Elle ne se fait pas d’idée. Si rien n’est fait pour revaloriser le secteur public, ce sera difficile de renverser la vapeur. Par contre, avec des salaires similaires entre le privé et le public, elle croit que des employés d’agences pourraient y penser à deux fois, notamment en raison du fonds de pension offert au public. “C’est sûr que dans les conditions qu’on a là présentement, c’est sûr qu’ils ne sont pas fous, ils ne reviendront pas dans le réseau”, a-t-elle laissé tomber.

Dépenser ailleurs

En plus des coûts exorbitants de la main-d’oeuvre indépendante sur la Côte-Nord, autour de 100 M$ en 2022, le recours aux agences de placement a des effets pernicieux sur la vitalité de la région puisque les travailleurs “partent avec leur paye et s’en vont la dépenser ou l’investir ailleurs que dans notre région”, a déploré Guillaume Tremblay.

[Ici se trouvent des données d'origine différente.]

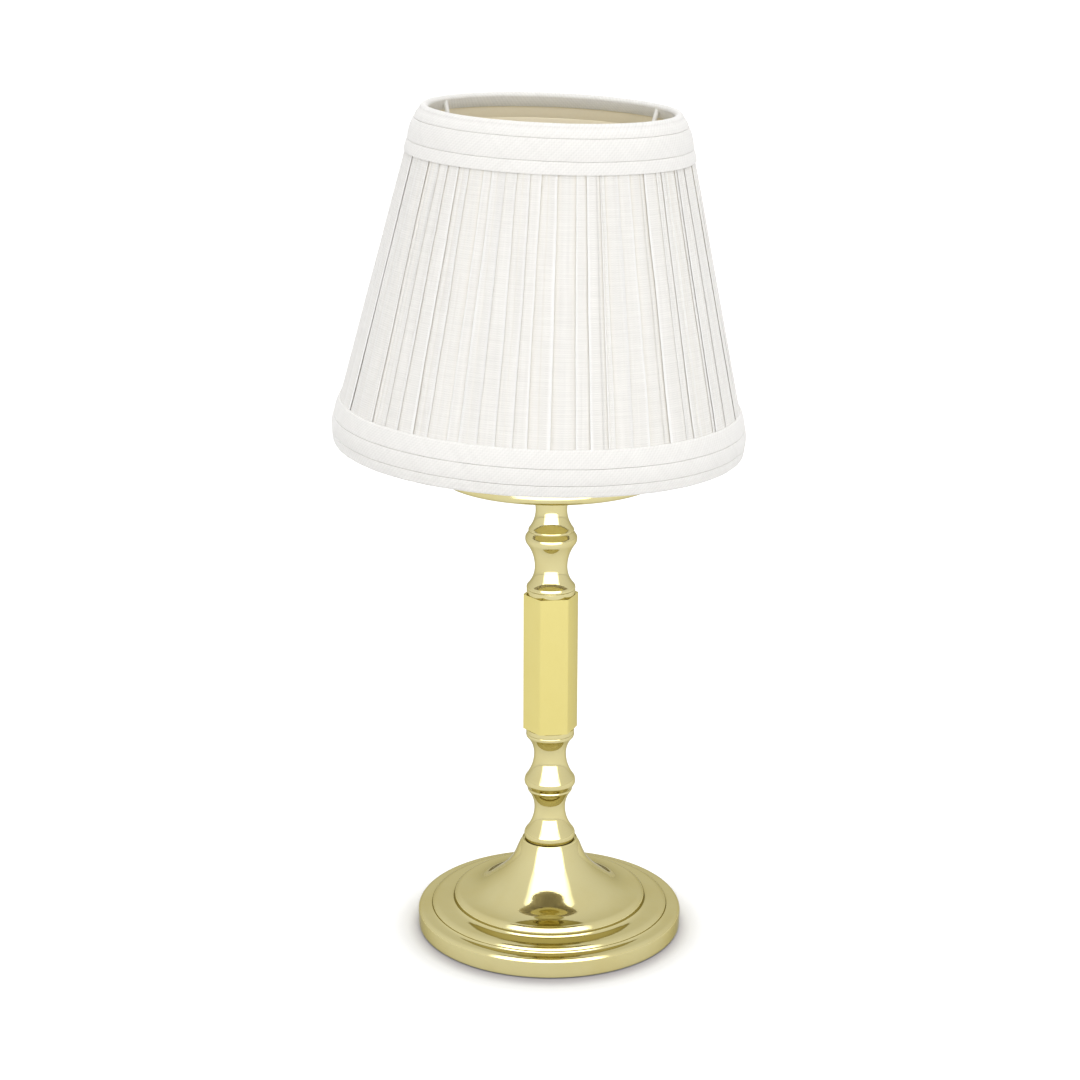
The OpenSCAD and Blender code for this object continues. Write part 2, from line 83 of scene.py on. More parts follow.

Selon ce dernier, ces employés de l’extérieur pourraient expliquer le faible taux d’inoccupation des logements puisque la population, elle, est plutôt à la baisse.

Enfin, M. Tremblay a répété à quelques reprises que la CSN ne veut aucunement blâmer le Centre intégré de santé et de services sociaux de la Côte-Nord dans le dossier. “C’est un système qui est là et c’est le ministère de la Santé et des Services sociaux qui va devoir changer ça.”